(Stored dataset items)
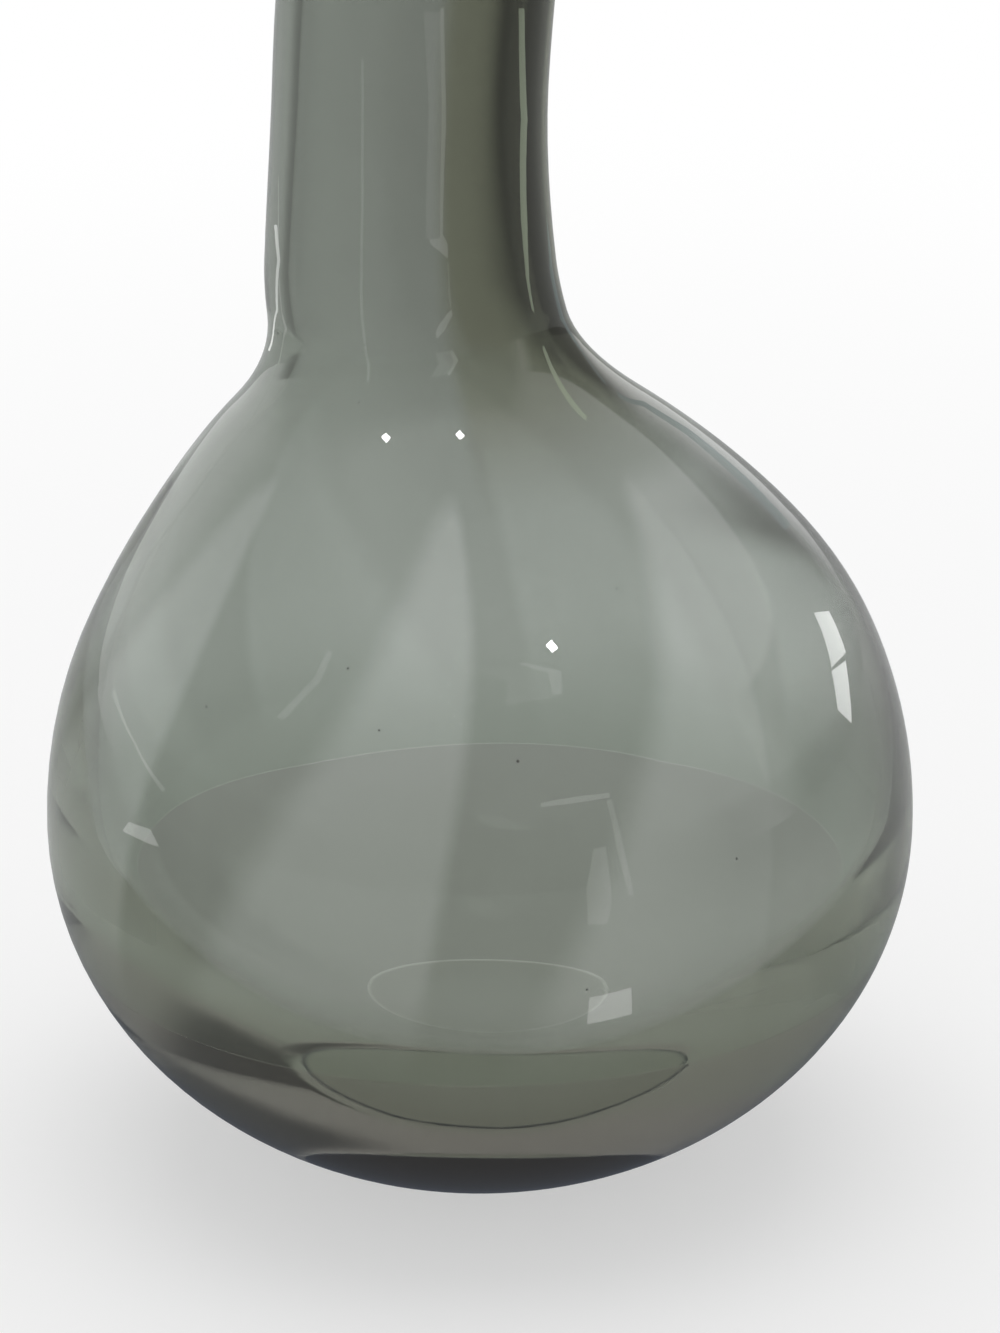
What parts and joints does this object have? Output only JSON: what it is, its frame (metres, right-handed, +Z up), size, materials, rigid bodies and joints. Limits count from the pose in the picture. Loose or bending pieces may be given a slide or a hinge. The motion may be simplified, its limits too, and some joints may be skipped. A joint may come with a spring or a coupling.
{
  "type": "twisted glass vase",
  "caption": "Smoke glass bottle vase: a thick-walled round globe whose tall neck leaves off centre and winds up to a flared lip.",
  "frame": {"origin": "on the table, under the middle of the globe and of the foot ring", "axes": "+Z up through the globe; the neck leaves towards -X and winds towards -Y, which is the pictured front"},
  "size_m": [0.16, 0.16, 0.3],
  "materials": {
    "clear_glass": "fire polished",
    "smoke_glass": "fire polished",
    "base_glass": "fire polished, ring ground"
  },
  "bodies": {
    "root": {"clear_bubble": "clear_glass", "smoke_casing": "smoke_glass", "base_heel": "base_glass"}
  },
  "joints": []
}
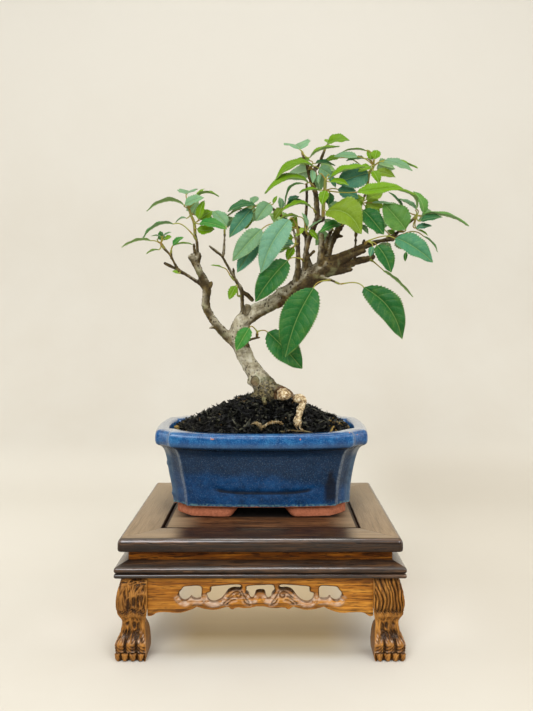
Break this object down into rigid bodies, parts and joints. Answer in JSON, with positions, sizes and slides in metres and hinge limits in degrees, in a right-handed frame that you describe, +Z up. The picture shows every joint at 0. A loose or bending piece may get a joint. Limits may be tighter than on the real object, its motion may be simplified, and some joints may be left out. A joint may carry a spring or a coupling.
{
  "type": "crabapple bonsai",
  "caption": "Leaning crabapple bonsai with bare twisting limbs and large toothed leaves, in a blue glazed pot with cut corners on a carved wooden stand.",
  "frame": {"origin": "middle of the underside of the whole object's box, on the floor under the stand", "axes": "+Z up, the front facing -Y, +X to the right as seen from the front"},
  "size_m": [0.306, 0.1994, 0.4278],
  "materials": {
    "dark_wood": "satin",
    "panel_wood": "satin",
    "honey_wood": "satin",
    "blue_glaze": "gloss",
    "screen_plastic": "matt",
    "soil": "matt",
    "bark": "matt",
    "leaf": "satin"
  },
  "bodies": {
    "root": {"top_rail_front": "dark_wood", "top_rail_back": "dark_wood", "top_rail_right": "dark_wood", "top_rail_left": "dark_wood", "top_panel": "panel_wood", "top_batten": "panel_wood", "waist_frame": "honey_wood", "moulding_frame": "dark_wood", "apron_front": "honey_wood", "apron_back": "honey_wood", "apron_right": "honey_wood", "apron_left": "honey_wood", "leg_front_left": "honey_wood", "leg_front_right": "honey_wood", "leg_back_right": "honey_wood", "leg_back_left": "honey_wood", "pot": "blue_glaze", "drain_screen_left": "screen_plastic", "drain_screen_right": "screen_plastic", "soil": "soil", "tree_wood": "bark", "shoot_left_leader": "leaf", "shoot_left_side": "leaf", "shoot_low_tip": "leaf", "shoot_low_spur": "leaf", "shoot_low_side": "leaf", "shoot_middle_top": "leaf", "shoot_middle_low": "leaf", "shoot_middle_side": "leaf", "shoot_trunk": "leaf", "shoot_under_near": "leaf", "shoot_under_tip": "leaf", "shoot_stem_low": "leaf", "shoot_stem_left": "leaf", "shoot_left_crown": "leaf", "shoot_left_crown_low": "leaf", "shoot_leader_low": "leaf", "shoot_leader_base": "leaf", "shoot_stem_side": "leaf", "shoot_leader_mid": "leaf", "shoot_leader_high": "leaf", "shoot_leader_top": "leaf", "shoot_top": "leaf", "shoot_young": "leaf", "shoot_thin": "leaf", "shoot_crown_right_low": "leaf", "shoot_crown_right": "leaf", "shoot_right_tip": "leaf", "shoot_right_mid": "leaf", "shoot_long_mid": "leaf", "shoot_long_tip": "leaf", "shoot_main_tip": "leaf", "shoot_stem_right": "leaf", "shoot_back_middle": "leaf", "shoot_back_low": "leaf", "shoot_back_left": "leaf", "shoot_back_right": "leaf", "shoot_back_top": "leaf"}
  },
  "joints": []
}
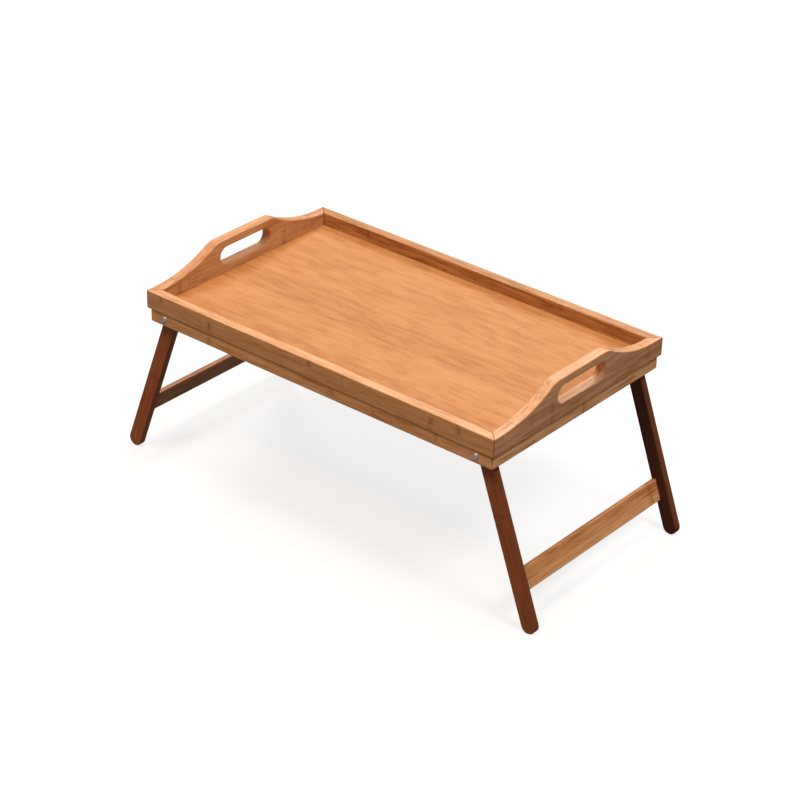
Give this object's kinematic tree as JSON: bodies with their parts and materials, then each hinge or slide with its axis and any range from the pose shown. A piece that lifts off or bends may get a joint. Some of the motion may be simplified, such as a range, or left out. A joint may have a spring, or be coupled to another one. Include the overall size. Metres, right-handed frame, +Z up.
{
  "type": "folding tray table",
  "caption": "Bamboo bed tray with raised handle ends and splayed leg frames that fold flat into the recess under the tray.",
  "frame": {"origin": "on the floor under the middle of the table, with both leg frames open", "axes": "+X along the tray to the right, +Y across the tray to the back, +Z up"},
  "size_m": [0.6048, 0.3, 0.2524],
  "materials": {
    "floor_bamboo": "satin laminated bamboo",
    "rail_bamboo": "satin laminated bamboo",
    "handle_bamboo": "satin laminated bamboo",
    "apron_bamboo": "satin laminated bamboo",
    "leg_bamboo": "satin dark stained bamboo",
    "stretcher_bamboo": "satin laminated bamboo",
    "dowel_wood": "plain beech",
    "bolt_steel": "bright plated",
    "nut_steel": "zinc plated",
    "screw_steel": "zinc plated",
    "spacer_nylon": "natural nylon"
  },
  "bodies": {
    "tray": {"tray_panel": "floor_bamboo", "front_rail": "rail_bamboo", "back_rail": "rail_bamboo", "left_handle_end": "handle_bamboo", "right_handle_end": "handle_bamboo", "tray_corner_dowels": "dowel_wood", "front_apron": "apron_bamboo", "back_apron": "apron_bamboo", "left_apron": "apron_bamboo", "right_apron": "apron_bamboo", "apron_corner_dowels": "dowel_wood", "apron_screws": "screw_steel", "front_left_bolt": "bolt_steel", "back_left_bolt": "bolt_steel", "front_right_bolt": "bolt_steel", "back_right_bolt": "bolt_steel", "front_left_spacer": "spacer_nylon", "back_left_spacer": "spacer_nylon", "front_right_spacer": "spacer_nylon", "back_right_spacer": "spacer_nylon", "front_left_washer": "nut_steel", "back_left_washer": "nut_steel", "front_right_washer": "nut_steel", "back_right_washer": "nut_steel", "front_left_lock_nut": "nut_steel", "back_left_lock_nut": "nut_steel", "front_right_lock_nut": "nut_steel", "back_right_lock_nut": "nut_steel"},
    "left_legs": {"front_left_leg": "leg_bamboo", "back_left_leg": "leg_bamboo", "left_stretcher": "stretcher_bamboo", "left_stretcher_dowels": "dowel_wood"},
    "right_legs": {"front_right_leg": "leg_bamboo", "back_right_leg": "leg_bamboo", "right_stretcher": "stretcher_bamboo", "right_stretcher_dowels": "dowel_wood"}
  },
  "joints": [
    {"name": "left_leg_fold", "type": "hinge", "parent": "tray", "child": "left_legs", "pos_m": [-0.22505, 0, 0.19694], "axis": [0, -1, 0], "range_deg": [0, 110]},
    {"name": "right_leg_fold", "type": "hinge", "parent": "tray", "child": "right_legs", "pos_m": [0.22505, 0, 0.19694], "axis": [0, 1, 0], "range_deg": [0, 110]}
  ]
}
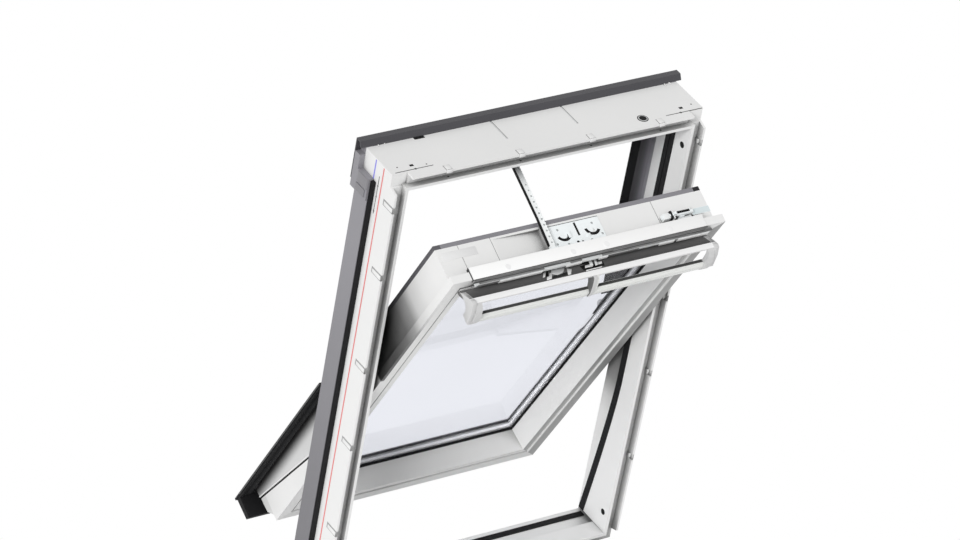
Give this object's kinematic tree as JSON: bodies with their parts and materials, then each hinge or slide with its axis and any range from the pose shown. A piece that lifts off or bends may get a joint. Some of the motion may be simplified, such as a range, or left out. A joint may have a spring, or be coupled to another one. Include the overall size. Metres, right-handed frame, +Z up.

* Problem *
Please reproduce every line of the material word for word.

* Solution to the problem *
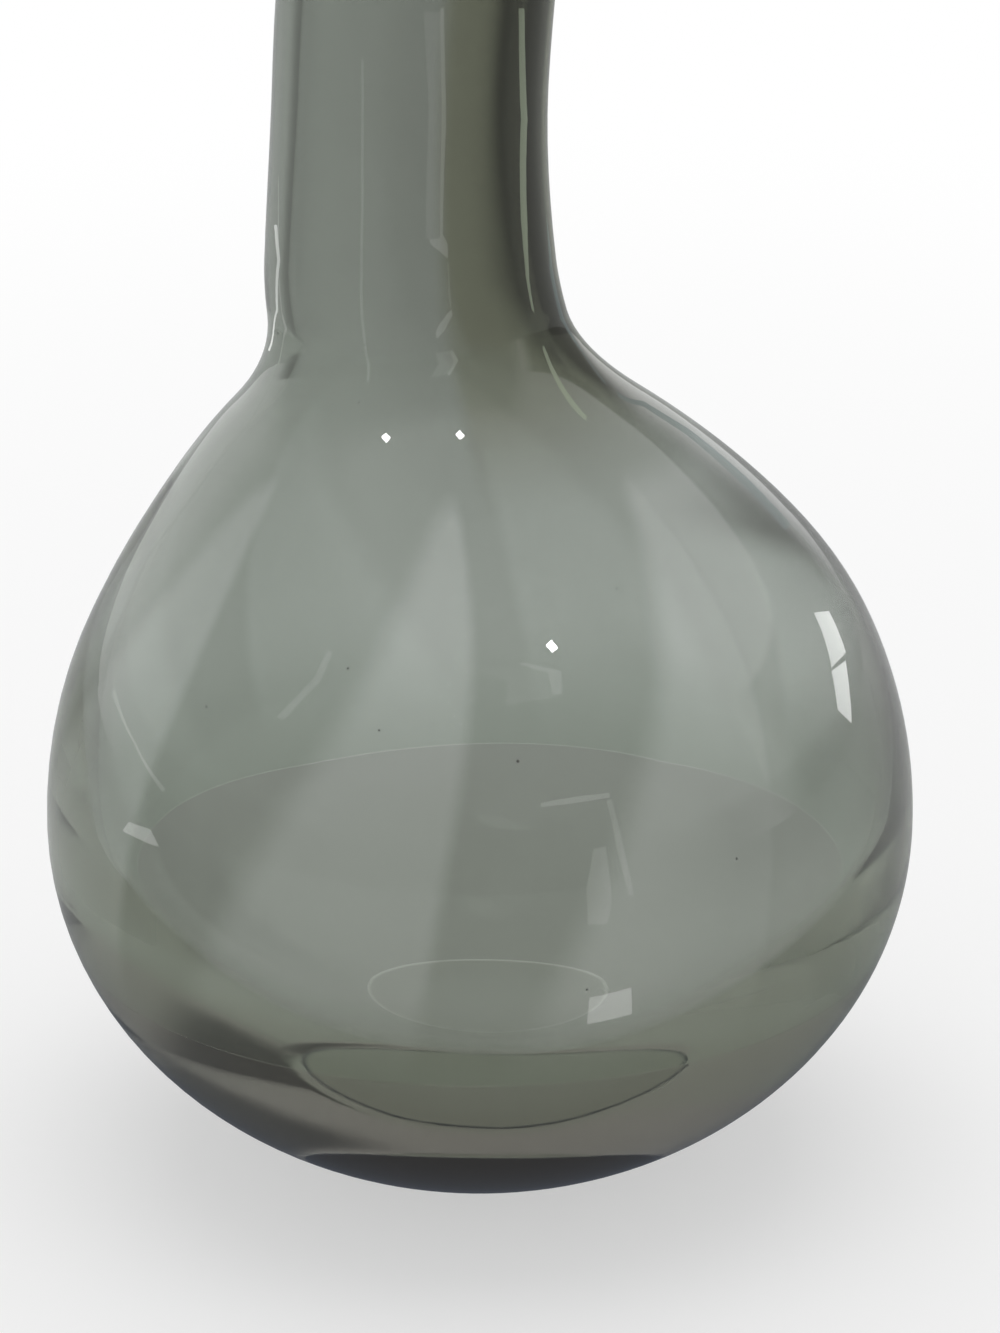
What parts and joints does this object have? Output only JSON: what it is, its frame (metres, right-handed, +Z up), size, materials, rigid bodies and joints. Limits count from the pose in the picture. Loose or bending pieces may be given a slide or a hinge. The motion may be simplified, its limits too, and some joints may be skipped. A joint may come with a spring or a coupling.
{
  "type": "twisted glass vase",
  "caption": "Smoke glass bottle vase: a thick-walled round globe whose tall neck leaves off centre and winds up to a flared lip.",
  "frame": {"origin": "on the table, under the middle of the globe and of the foot ring", "axes": "+Z up through the globe; the neck leaves towards -X and winds towards -Y, which is the pictured front"},
  "size_m": [0.16, 0.16, 0.3],
  "materials": {
    "clear_glass": "fire polished",
    "smoke_glass": "fire polished",
    "base_glass": "fire polished, ring ground"
  },
  "bodies": {
    "root": {"clear_bubble": "clear_glass", "smoke_casing": "smoke_glass", "base_heel": "base_glass"}
  },
  "joints": []
}
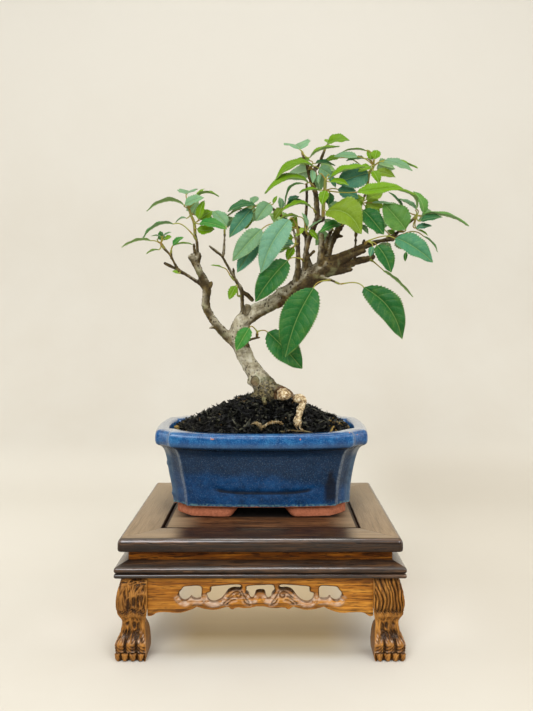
Break this object down into rigid bodies, parts and joints. Answer in JSON, with positions, sizes and slides in metres and hinge limits in degrees, in a right-handed frame that you describe, +Z up. The picture shows every joint at 0. A loose or bending piece may get a joint. Limits may be tighter than on the real object, its motion may be simplified, and some joints may be left out. A joint may carry a spring or a coupling.
{
  "type": "crabapple bonsai",
  "caption": "Leaning crabapple bonsai with bare twisting limbs and large toothed leaves, in a blue glazed pot with cut corners on a carved wooden stand.",
  "frame": {"origin": "middle of the underside of the whole object's box, on the floor under the stand", "axes": "+Z up, the front facing -Y, +X to the right as seen from the front"},
  "size_m": [0.306, 0.1994, 0.4278],
  "materials": {
    "dark_wood": "satin",
    "panel_wood": "satin",
    "honey_wood": "satin",
    "blue_glaze": "gloss",
    "screen_plastic": "matt",
    "soil": "matt",
    "bark": "matt",
    "leaf": "satin"
  },
  "bodies": {
    "root": {"top_rail_front": "dark_wood", "top_rail_back": "dark_wood", "top_rail_right": "dark_wood", "top_rail_left": "dark_wood", "top_panel": "panel_wood", "top_batten": "panel_wood", "waist_frame": "honey_wood", "moulding_frame": "dark_wood", "apron_front": "honey_wood", "apron_back": "honey_wood", "apron_right": "honey_wood", "apron_left": "honey_wood", "leg_front_left": "honey_wood", "leg_front_right": "honey_wood", "leg_back_right": "honey_wood", "leg_back_left": "honey_wood", "pot": "blue_glaze", "drain_screen_left": "screen_plastic", "drain_screen_right": "screen_plastic", "soil": "soil", "tree_wood": "bark", "shoot_left_leader": "leaf", "shoot_left_side": "leaf", "shoot_low_tip": "leaf", "shoot_low_spur": "leaf", "shoot_low_side": "leaf", "shoot_middle_top": "leaf", "shoot_middle_low": "leaf", "shoot_middle_side": "leaf", "shoot_trunk": "leaf", "shoot_under_near": "leaf", "shoot_under_tip": "leaf", "shoot_stem_low": "leaf", "shoot_stem_left": "leaf", "shoot_left_crown": "leaf", "shoot_left_crown_low": "leaf", "shoot_leader_low": "leaf", "shoot_leader_base": "leaf", "shoot_stem_side": "leaf", "shoot_leader_mid": "leaf", "shoot_leader_high": "leaf", "shoot_leader_top": "leaf", "shoot_top": "leaf", "shoot_young": "leaf", "shoot_thin": "leaf", "shoot_crown_right_low": "leaf", "shoot_crown_right": "leaf", "shoot_right_tip": "leaf", "shoot_right_mid": "leaf", "shoot_long_mid": "leaf", "shoot_long_tip": "leaf", "shoot_main_tip": "leaf", "shoot_stem_right": "leaf", "shoot_back_middle": "leaf", "shoot_back_low": "leaf", "shoot_back_left": "leaf", "shoot_back_right": "leaf", "shoot_back_top": "leaf"}
  },
  "joints": []
}
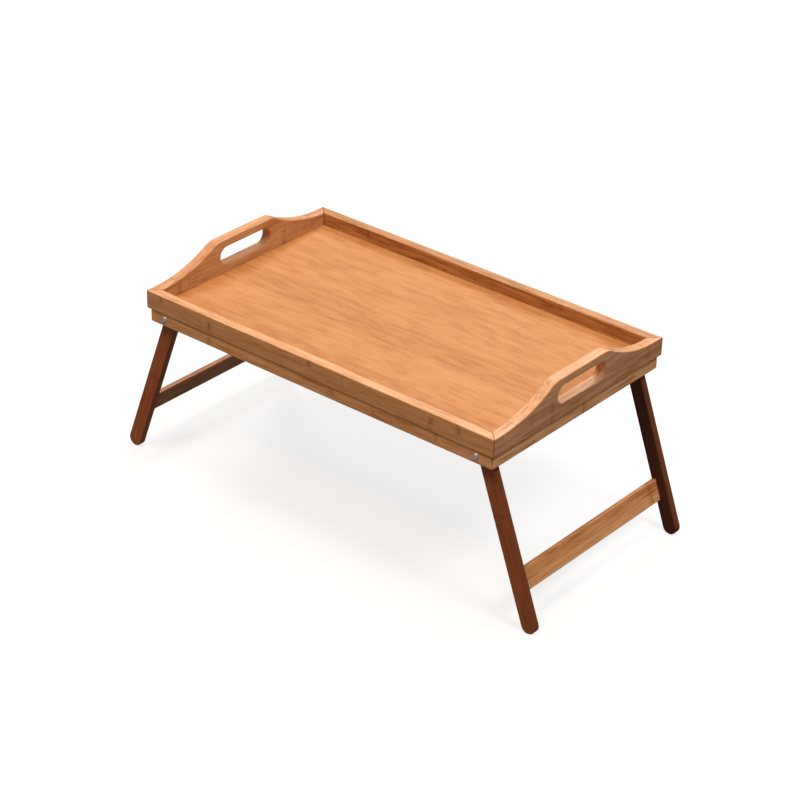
Give this object's kinematic tree as JSON: bodies with their parts and materials, then each hinge or slide with its axis and any range from the pose shown. A piece that lifts off or bends may get a joint. Some of the motion may be simplified, such as a range, or left out. A joint may have a spring, or be coupled to another one. Include the overall size. Metres, right-handed frame, +Z up.
{
  "type": "folding tray table",
  "caption": "Bamboo bed tray with raised handle ends and splayed leg frames that fold flat into the recess under the tray.",
  "frame": {"origin": "on the floor under the middle of the table, with both leg frames open", "axes": "+X along the tray to the right, +Y across the tray to the back, +Z up"},
  "size_m": [0.6048, 0.3, 0.2524],
  "materials": {
    "floor_bamboo": "satin laminated bamboo",
    "rail_bamboo": "satin laminated bamboo",
    "handle_bamboo": "satin laminated bamboo",
    "apron_bamboo": "satin laminated bamboo",
    "leg_bamboo": "satin dark stained bamboo",
    "stretcher_bamboo": "satin laminated bamboo",
    "dowel_wood": "plain beech",
    "bolt_steel": "bright plated",
    "nut_steel": "zinc plated",
    "screw_steel": "zinc plated",
    "spacer_nylon": "natural nylon"
  },
  "bodies": {
    "tray": {"tray_panel": "floor_bamboo", "front_rail": "rail_bamboo", "back_rail": "rail_bamboo", "left_handle_end": "handle_bamboo", "right_handle_end": "handle_bamboo", "tray_corner_dowels": "dowel_wood", "front_apron": "apron_bamboo", "back_apron": "apron_bamboo", "left_apron": "apron_bamboo", "right_apron": "apron_bamboo", "apron_corner_dowels": "dowel_wood", "apron_screws": "screw_steel", "front_left_bolt": "bolt_steel", "back_left_bolt": "bolt_steel", "front_right_bolt": "bolt_steel", "back_right_bolt": "bolt_steel", "front_left_spacer": "spacer_nylon", "back_left_spacer": "spacer_nylon", "front_right_spacer": "spacer_nylon", "back_right_spacer": "spacer_nylon", "front_left_washer": "nut_steel", "back_left_washer": "nut_steel", "front_right_washer": "nut_steel", "back_right_washer": "nut_steel", "front_left_lock_nut": "nut_steel", "back_left_lock_nut": "nut_steel", "front_right_lock_nut": "nut_steel", "back_right_lock_nut": "nut_steel"},
    "left_legs": {"front_left_leg": "leg_bamboo", "back_left_leg": "leg_bamboo", "left_stretcher": "stretcher_bamboo", "left_stretcher_dowels": "dowel_wood"},
    "right_legs": {"front_right_leg": "leg_bamboo", "back_right_leg": "leg_bamboo", "right_stretcher": "stretcher_bamboo", "right_stretcher_dowels": "dowel_wood"}
  },
  "joints": [
    {"name": "left_leg_fold", "type": "hinge", "parent": "tray", "child": "left_legs", "pos_m": [-0.22505, 0, 0.19694], "axis": [0, -1, 0], "range_deg": [0, 110]},
    {"name": "right_leg_fold", "type": "hinge", "parent": "tray", "child": "right_legs", "pos_m": [0.22505, 0, 0.19694], "axis": [0, 1, 0], "range_deg": [0, 110]}
  ]
}
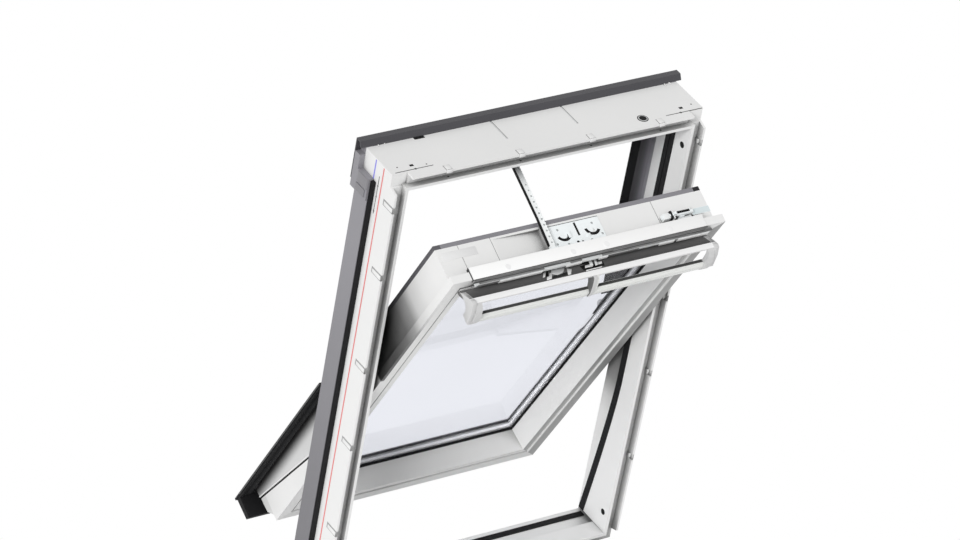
Give this object's kinematic tree as JSON: bodies with their parts and materials, then each hinge or slide with its axis and any range from the pose shown. A piece that lifts off or bends may get a joint. Some of the motion may be simplified, such as a range, or left out. A joint may have a spring, or be coupled to another one. Include the overall size. Metres, right-handed frame, +Z up.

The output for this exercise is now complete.